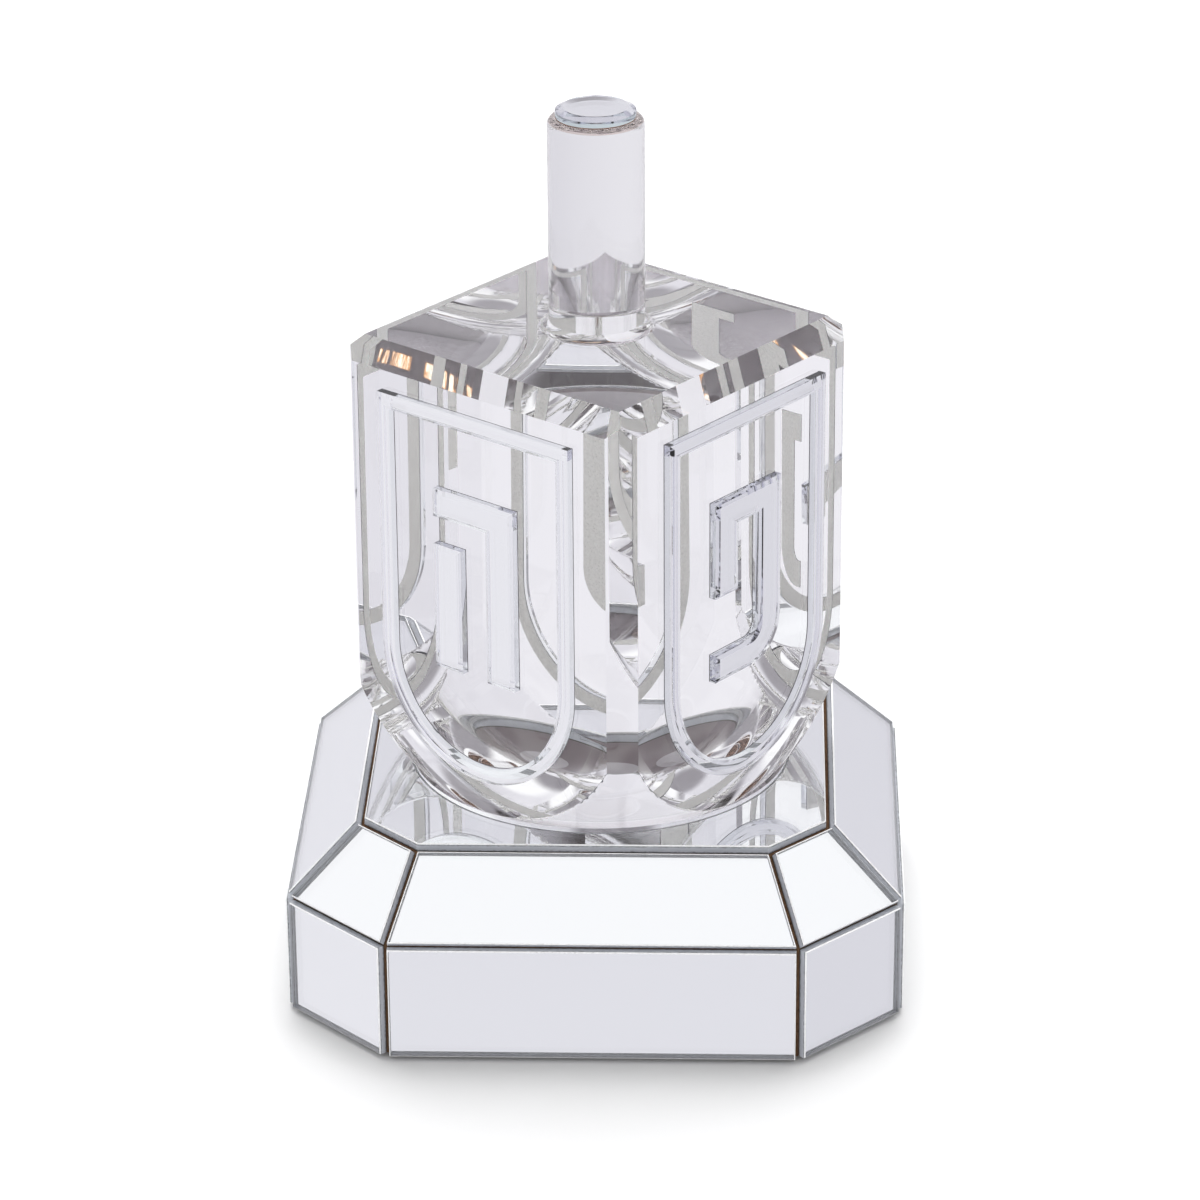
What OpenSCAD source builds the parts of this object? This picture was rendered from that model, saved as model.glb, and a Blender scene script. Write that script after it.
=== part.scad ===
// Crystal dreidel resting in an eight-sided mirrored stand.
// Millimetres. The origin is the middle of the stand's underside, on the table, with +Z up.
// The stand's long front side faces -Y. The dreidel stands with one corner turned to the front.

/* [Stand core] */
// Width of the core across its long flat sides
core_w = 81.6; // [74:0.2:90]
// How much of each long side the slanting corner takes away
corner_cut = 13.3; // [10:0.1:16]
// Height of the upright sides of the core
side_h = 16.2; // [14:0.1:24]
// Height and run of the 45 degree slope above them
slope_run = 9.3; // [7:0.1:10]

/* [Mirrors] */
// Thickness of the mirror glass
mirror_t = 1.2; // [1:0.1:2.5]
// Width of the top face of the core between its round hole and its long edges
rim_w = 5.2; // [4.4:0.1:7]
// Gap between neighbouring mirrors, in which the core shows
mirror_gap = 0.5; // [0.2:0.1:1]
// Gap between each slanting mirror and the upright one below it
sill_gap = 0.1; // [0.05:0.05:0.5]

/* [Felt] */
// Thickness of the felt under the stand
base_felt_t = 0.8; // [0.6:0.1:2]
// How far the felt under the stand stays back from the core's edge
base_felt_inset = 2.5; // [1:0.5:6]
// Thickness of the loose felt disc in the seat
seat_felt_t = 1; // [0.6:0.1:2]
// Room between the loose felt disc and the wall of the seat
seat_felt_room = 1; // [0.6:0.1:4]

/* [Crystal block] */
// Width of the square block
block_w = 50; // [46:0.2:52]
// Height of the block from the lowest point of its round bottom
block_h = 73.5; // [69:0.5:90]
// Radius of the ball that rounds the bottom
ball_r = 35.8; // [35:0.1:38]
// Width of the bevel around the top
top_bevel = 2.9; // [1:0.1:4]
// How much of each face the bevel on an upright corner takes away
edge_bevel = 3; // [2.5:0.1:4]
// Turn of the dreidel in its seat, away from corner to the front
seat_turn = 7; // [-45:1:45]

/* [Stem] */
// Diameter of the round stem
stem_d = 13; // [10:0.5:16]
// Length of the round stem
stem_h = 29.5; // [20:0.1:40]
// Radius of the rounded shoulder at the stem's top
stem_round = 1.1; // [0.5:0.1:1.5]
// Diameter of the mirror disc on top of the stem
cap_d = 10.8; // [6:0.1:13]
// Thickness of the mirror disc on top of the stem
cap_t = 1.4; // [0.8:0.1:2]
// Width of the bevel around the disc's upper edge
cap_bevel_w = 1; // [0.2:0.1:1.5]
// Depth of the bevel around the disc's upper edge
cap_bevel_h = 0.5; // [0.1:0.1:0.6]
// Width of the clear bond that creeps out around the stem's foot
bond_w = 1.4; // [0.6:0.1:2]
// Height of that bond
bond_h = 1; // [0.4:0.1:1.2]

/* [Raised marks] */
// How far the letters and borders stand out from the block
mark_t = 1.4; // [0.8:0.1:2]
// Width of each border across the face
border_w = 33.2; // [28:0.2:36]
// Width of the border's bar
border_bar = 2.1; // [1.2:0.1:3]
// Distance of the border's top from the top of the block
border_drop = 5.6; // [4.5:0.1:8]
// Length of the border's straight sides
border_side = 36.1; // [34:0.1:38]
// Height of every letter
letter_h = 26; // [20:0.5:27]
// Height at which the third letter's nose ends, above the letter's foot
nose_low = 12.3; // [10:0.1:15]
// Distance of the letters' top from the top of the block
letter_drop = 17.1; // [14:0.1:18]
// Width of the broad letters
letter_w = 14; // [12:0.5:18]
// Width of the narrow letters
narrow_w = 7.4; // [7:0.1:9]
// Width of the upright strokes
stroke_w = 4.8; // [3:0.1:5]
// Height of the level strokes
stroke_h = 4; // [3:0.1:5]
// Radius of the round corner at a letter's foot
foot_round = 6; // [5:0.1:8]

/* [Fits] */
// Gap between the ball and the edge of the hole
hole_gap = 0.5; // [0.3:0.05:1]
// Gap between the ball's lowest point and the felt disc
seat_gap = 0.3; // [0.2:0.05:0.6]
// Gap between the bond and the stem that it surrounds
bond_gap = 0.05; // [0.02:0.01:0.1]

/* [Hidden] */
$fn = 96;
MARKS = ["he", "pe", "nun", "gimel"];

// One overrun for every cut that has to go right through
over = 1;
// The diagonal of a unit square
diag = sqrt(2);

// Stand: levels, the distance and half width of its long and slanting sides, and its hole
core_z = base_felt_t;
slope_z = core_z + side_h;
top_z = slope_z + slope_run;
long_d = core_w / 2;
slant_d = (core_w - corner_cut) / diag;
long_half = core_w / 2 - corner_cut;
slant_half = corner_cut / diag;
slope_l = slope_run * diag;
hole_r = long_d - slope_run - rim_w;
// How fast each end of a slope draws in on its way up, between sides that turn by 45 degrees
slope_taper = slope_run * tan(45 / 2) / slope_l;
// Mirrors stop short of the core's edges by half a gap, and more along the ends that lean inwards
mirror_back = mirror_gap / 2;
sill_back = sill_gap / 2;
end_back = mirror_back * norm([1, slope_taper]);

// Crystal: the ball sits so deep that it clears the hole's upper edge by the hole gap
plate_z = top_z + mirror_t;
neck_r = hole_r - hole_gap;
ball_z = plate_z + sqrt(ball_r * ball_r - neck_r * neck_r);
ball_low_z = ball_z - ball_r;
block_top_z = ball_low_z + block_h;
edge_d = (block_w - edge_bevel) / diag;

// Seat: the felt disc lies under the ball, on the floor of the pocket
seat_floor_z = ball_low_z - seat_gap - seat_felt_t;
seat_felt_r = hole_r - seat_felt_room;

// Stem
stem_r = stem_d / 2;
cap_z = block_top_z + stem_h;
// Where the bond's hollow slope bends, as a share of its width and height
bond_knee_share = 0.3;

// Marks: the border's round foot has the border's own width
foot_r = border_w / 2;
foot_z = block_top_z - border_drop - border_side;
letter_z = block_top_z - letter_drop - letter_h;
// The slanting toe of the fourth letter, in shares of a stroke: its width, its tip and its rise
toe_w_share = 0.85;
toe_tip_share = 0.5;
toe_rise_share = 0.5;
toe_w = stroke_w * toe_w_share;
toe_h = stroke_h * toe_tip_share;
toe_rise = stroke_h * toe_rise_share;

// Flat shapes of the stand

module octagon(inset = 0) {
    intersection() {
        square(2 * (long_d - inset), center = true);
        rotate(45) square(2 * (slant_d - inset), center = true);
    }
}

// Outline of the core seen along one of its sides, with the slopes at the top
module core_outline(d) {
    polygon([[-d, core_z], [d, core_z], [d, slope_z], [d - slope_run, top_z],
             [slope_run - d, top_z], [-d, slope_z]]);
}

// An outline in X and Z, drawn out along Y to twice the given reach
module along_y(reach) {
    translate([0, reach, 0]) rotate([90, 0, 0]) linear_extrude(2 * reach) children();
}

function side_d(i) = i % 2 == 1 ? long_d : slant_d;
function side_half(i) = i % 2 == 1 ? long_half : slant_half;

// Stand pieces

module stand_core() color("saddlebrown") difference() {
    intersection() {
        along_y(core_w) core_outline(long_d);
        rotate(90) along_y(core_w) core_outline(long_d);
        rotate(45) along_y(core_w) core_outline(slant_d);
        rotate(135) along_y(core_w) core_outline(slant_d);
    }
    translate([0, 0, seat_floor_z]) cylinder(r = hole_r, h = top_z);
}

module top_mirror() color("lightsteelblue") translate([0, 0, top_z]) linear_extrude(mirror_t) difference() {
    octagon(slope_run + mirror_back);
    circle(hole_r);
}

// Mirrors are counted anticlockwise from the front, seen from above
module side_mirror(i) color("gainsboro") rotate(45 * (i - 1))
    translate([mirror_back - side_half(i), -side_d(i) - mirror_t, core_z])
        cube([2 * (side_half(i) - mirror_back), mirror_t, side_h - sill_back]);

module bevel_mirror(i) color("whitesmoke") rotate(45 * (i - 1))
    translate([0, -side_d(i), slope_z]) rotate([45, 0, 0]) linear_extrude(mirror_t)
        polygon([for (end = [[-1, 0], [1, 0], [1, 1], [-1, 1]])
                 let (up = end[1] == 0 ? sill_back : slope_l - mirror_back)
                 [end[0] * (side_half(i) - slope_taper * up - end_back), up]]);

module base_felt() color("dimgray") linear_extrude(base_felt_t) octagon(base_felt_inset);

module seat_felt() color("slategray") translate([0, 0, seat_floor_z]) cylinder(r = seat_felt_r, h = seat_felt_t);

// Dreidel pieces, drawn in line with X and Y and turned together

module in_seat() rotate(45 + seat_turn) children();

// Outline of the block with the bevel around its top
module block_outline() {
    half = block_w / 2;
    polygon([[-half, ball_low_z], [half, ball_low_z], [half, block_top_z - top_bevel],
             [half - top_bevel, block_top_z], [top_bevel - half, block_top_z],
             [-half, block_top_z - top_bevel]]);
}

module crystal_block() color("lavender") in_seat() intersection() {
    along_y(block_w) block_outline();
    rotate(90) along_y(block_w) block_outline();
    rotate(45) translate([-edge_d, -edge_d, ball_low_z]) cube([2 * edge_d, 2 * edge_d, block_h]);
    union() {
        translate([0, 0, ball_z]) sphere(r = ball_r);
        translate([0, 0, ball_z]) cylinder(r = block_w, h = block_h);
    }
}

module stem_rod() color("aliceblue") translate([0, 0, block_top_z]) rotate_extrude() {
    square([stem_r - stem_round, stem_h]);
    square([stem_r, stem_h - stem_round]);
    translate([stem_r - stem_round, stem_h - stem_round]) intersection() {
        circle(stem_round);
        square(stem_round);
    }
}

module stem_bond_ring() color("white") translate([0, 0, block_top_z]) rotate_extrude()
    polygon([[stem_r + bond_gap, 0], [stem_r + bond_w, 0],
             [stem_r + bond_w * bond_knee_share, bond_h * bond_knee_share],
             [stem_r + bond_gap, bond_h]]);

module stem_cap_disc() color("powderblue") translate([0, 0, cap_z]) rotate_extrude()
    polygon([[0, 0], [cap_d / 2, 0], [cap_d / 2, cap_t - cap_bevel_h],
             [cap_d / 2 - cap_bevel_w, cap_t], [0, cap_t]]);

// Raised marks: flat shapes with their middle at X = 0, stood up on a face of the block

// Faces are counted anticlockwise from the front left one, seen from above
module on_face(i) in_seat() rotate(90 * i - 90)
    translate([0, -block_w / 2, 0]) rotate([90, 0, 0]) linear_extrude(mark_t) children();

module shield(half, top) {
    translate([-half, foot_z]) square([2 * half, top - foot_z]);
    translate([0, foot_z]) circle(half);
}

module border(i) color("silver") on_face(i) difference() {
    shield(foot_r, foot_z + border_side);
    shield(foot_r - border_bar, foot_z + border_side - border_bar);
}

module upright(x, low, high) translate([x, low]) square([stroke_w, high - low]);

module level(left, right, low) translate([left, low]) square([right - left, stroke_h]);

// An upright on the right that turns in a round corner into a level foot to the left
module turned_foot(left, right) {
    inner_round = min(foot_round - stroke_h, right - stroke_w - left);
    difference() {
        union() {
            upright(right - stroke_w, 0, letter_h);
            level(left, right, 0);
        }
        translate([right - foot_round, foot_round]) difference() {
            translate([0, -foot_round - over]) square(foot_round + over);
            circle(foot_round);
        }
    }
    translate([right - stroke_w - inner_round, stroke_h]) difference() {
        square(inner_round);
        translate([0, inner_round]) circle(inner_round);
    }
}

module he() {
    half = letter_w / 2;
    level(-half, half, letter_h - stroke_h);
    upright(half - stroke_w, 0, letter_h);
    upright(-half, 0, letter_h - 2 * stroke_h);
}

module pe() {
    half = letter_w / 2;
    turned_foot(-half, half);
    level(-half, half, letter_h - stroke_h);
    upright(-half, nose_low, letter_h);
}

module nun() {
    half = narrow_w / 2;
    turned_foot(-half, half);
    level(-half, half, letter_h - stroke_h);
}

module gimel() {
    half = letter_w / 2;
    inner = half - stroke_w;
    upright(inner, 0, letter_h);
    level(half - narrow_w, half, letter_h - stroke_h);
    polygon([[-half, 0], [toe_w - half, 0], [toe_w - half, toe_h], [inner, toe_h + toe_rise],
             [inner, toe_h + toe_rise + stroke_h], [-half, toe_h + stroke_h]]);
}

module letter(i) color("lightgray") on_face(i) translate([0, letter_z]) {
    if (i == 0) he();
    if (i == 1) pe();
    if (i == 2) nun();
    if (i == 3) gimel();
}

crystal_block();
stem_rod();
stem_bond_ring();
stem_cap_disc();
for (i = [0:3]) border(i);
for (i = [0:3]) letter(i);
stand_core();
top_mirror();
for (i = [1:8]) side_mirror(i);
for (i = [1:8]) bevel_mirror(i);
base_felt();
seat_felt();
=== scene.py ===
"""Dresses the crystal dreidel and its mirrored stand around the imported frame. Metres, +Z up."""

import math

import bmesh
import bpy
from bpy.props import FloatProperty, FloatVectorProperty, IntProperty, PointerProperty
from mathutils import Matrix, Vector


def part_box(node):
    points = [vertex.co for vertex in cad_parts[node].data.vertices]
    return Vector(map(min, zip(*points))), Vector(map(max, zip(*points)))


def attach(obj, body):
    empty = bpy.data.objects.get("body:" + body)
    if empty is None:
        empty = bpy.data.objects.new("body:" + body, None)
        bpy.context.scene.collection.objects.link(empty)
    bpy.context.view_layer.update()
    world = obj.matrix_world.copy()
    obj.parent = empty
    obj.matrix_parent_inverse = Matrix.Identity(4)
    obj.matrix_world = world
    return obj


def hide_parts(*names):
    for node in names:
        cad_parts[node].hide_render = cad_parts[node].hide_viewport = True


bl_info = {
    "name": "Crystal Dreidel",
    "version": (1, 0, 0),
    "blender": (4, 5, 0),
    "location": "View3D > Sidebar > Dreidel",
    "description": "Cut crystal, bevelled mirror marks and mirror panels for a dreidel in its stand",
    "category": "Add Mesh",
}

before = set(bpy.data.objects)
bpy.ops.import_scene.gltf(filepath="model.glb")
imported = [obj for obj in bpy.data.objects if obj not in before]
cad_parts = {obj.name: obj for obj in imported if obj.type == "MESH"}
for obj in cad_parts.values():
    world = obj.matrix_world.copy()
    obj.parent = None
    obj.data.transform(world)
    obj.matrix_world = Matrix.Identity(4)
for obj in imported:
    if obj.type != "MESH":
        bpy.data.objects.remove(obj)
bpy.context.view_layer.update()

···

» **TASK**: Transcribe precisely the lines between the one that contains "on_face(i) translate([0, letter_z])" and the one that contains "bpy.data.objects.remove(obj)", counting those two lines as part of the range.

» **TASK SOLUTION**:
module letter(i) color("lightgray") on_face(i) translate([0, letter_z]) {
    if (i == 0) he();
    if (i == 1) pe();
    if (i == 2) nun();
    if (i == 3) gimel();
}

crystal_block();
stem_rod();
stem_bond_ring();
stem_cap_disc();
for (i = [0:3]) border(i);
for (i = [0:3]) letter(i);
stand_core();
top_mirror();
for (i = [1:8]) side_mirror(i);
for (i = [1:8]) bevel_mirror(i);
base_felt();
seat_felt();
=== scene.py ===
"""Dresses the crystal dreidel and its mirrored stand around the imported frame. Metres, +Z up."""

import math

import bmesh
import bpy
from bpy.props import FloatProperty, FloatVectorProperty, IntProperty, PointerProperty
from mathutils import Matrix, Vector


def part_box(node):
    points = [vertex.co for vertex in cad_parts[node].data.vertices]
    return Vector(map(min, zip(*points))), Vector(map(max, zip(*points)))


def attach(obj, body):
    empty = bpy.data.objects.get("body:" + body)
    if empty is None:
        empty = bpy.data.objects.new("body:" + body, None)
        bpy.context.scene.collection.objects.link(empty)
    bpy.context.view_layer.update()
    world = obj.matrix_world.copy()
    obj.parent = empty
    obj.matrix_parent_inverse = Matrix.Identity(4)
    obj.matrix_world = world
    return obj


def hide_parts(*names):
    for node in names:
        cad_parts[node].hide_render = cad_parts[node].hide_viewport = True


bl_info = {
    "name": "Crystal Dreidel",
    "version": (1, 0, 0),
    "blender": (4, 5, 0),
    "location": "View3D > Sidebar > Dreidel",
    "description": "Cut crystal, bevelled mirror marks and mirror panels for a dreidel in its stand",
    "category": "Add Mesh",
}

before = set(bpy.data.objects)
bpy.ops.import_scene.gltf(filepath="model.glb")
imported = [obj for obj in bpy.data.objects if obj not in before]
cad_parts = {obj.name: obj for obj in imported if obj.type == "MESH"}
for obj in cad_parts.values():
    world = obj.matrix_world.copy()
    obj.parent = None
    obj.data.transform(world)
    obj.matrix_world = Matrix.Identity(4)
for obj in imported:
    if obj.type != "MESH":
        bpy.data.objects.remove(obj)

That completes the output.